GIVEN MATERIAL>
>>
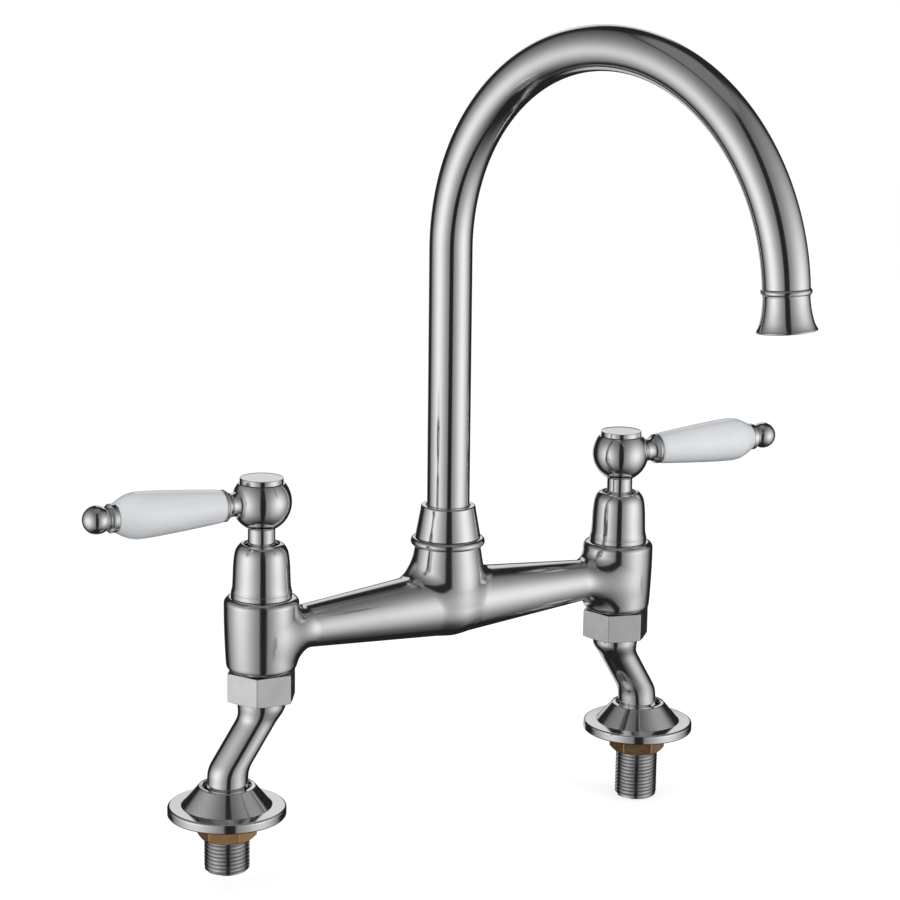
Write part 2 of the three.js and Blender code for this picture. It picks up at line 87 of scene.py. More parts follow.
# ---------------------------------------------------------------- outlines
def rounded(points, closed=False, turn=9.0):
    """The outline through (r, z) or (r, z, fillet) corners, with an arc of the fillet's radius at each.

    An arc has a point at least every turn degrees.
    """
    least_bend = 0.02  # radians, below which a corner stays as it is
    most = 0.49  # of an edge that an arc may take up
    count = len(points)
    out = []
    for i, point in enumerate(points):
        here = np.array(point[:2], float)
        fillet = point[2] if len(point) > 2 else 0.0
        if fillet == 0 or (not closed and i in (0, count - 1)):
            out.append(here)
            continue
        before = np.array(points[i - 1][:2], float) - here
        after = np.array(points[(i + 1) % count][:2], float) - here
        a, b = before / np.linalg.norm(before), after / np.linalg.norm(after)
        bend = math.pi - math.acos(np.clip(a @ b, -1, 1))
        if bend < least_bend:
            out.append(here)
            continue
        longest = most * np.linalg.norm(before), most * np.linalg.norm(after)
        reach = min(fillet * math.tan(bend / 2), *longest)
        radius = reach / math.tan(bend / 2)
        middle = (a + b) / np.linalg.norm(a + b)
        centre = here + middle * radius / math.cos(bend / 2)
        start, end = here + a * reach - centre, here + b * reach - centre
        steps = max(2, math.ceil(math.degrees(bend) / turn))
        for k in range(steps + 1):
            s = k / steps
            weight_a = math.sin((1 - s) * bend) / math.sin(bend)
            weight_b = math.sin(s * bend) / math.sin(bend)
            out.append(centre + start * weight_a + end * weight_b)
    return np.array(out)


def spline(points, steps):
    """A smooth curve through the points, in so many steps from one to the next."""
    p = np.array(points, float)
    p = np.vstack([2 * p[0] - p[1], p, 2 * p[-1] - p[-2]])
    out = []
    for i in range(1, len(p) - 2):
        for s in np.arange(steps) / steps:
            out.append(
                0.5
                * (
                    2 * p[i]
                    + (p[i + 1] - p[i - 1]) * s
                    + (2 * p[i - 1] - 5 * p[i] + 4 * p[i + 1] - p[i + 2]) * s**2
                    + (3 * p[i] - p[i - 1] - 3 * p[i + 1] + p[i + 2]) * s**3
                )
            )
    out.append(p[-2])
    return np.array(out)


def arc(r, z, radius, start, end, steps):
    """An arc round (r, z) from the start to the end angle in degrees."""
    angle = np.radians(np.linspace(start, end, steps + 1))
    return np.stack([r + radius * np.cos(angle), z + radius * np.sin(angle)], -1)


def joined(*runs):
    """The runs of points as one outline."""
    return np.vstack([np.array(run, float)[:, :2] for run in runs])


# ---------------------------------------------------------------- surfaces
def grid(points, around=True, along=False):
    """Quads over points[row, column]; around joins the last column to the first, along the last row."""
    rows, columns = points.shape[:2]
    i = np.arange(rows if along else rows - 1)
    j = np.arange(columns if around else columns - 1)
    a, b = (m.ravel() for m in np.meshgrid(i, j, indexing="ij"))
    c, d = (a + 1) % rows, (b + 1) % columns
    quads = np.stack([a * columns + b, a * columns + d, c * columns + d, c * columns + b], -1)
    return points.reshape(-1, 3), quads


def turned(outline, closed=False, around=AROUND):
    """The outline turned about Z. It starts and ends on the axis, or closes on itself."""
    angle = np.arange(around) * math.tau / around
    r, z = outline[:, :1], outline[:, 1:]
    points = np.stack([r * np.cos(angle), r * np.sin(angle), z + 0 * angle], -1)
    return grid(points, along=closed)


def moved(surface, matrix):
    """The surface, which is a pair of points and quads, moved by the matrix."""
    points, quads = surface
    m = np.array(matrix)
    return points @ m[:3, :3].T + m[:3, 3], quads


def shift(x=0.0, y=0.0, z=0.0):
    return Matrix.Translation((x, y, z))


def turn_z(degrees):
    return Matrix.Rotation(math.radians(degrees), 4, "Z")


PULLS = 12  # steps of at most half a cell in which a point is drawn onto the surface


def implicit(field, low, high, step):
    """Points, quads and normals of the field's zero surface in a box, with cells of the step's size."""
    axes = [np.arange(a, b + step, step) for a, b in zip(low, high)]
    lattice = np.stack(np.meshgrid(*axes, indexing="ij"), -1)
    inside = field(lattice) < 0
    nx, ny, nz = (n - 1 for n in inside.shape)
    count = sum(
        inside[i : nx + i, j : ny + j, k : nz + k].astype(int)
        for i in (0, 1)
        for j in (0, 1)
        for k in (0, 1)
    )
    mixed = (count > 0) & (count < 8)
    index = np.full(mixed.shape, -1)
    index[mixed] = np.arange(mixed.sum())
    points = lattice[:-1, :-1, :-1][mixed] + step / 2
    quads = []
    for axis in range(3):
        order = (axis, (axis + 1) % 3, (axis + 2) % 3)
        sign = np.transpose(inside, order)
        cell = np.transpose(index, order)
        a, b, c = np.nonzero(sign[1:, 1:-1, 1:-1] != sign[:-1, 1:-1, 1:-1])
        around_edge = cell[a, b, c], cell[a, b + 1, c], cell[a, b + 1, c + 1], cell[a, b, c + 1]
        quads.append(np.stack(around_edge, -1))
    for _ in range(PULLS):
        slope = gradient(field, points)
        away = field(points)[:, None] * slope / np.maximum((slope**2).sum(-1, keepdims=True), 1e-6)
        length = np.linalg.norm(away, axis=-1, keepdims=True)
        points = points - away * np.minimum(1, 0.5 * step / np.maximum(length, 1e-9))
    slope = gradient(field, points)
    return points, np.vstack(quads), slope / np.linalg.norm(slope, axis=-1, keepdims=True)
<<
Only the lines from the opening of the material through the line with "radius at each." should be echoed, exactly as written.

RESULT BELOW>
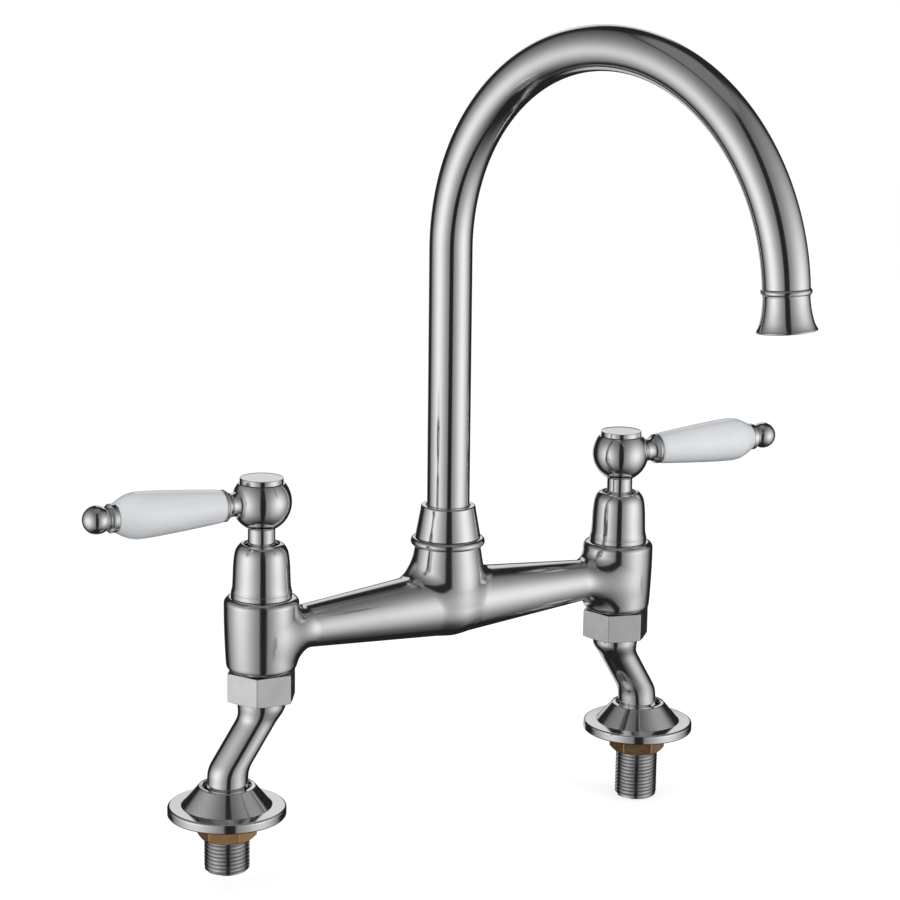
Write part 2 of the three.js and Blender code for this picture. It picks up at line 87 of scene.py. More parts follow.
# ---------------------------------------------------------------- outlines
def rounded(points, closed=False, turn=9.0):
    """The outline through (r, z) or (r, z, fillet) corners, with an arc of the fillet's radius at each.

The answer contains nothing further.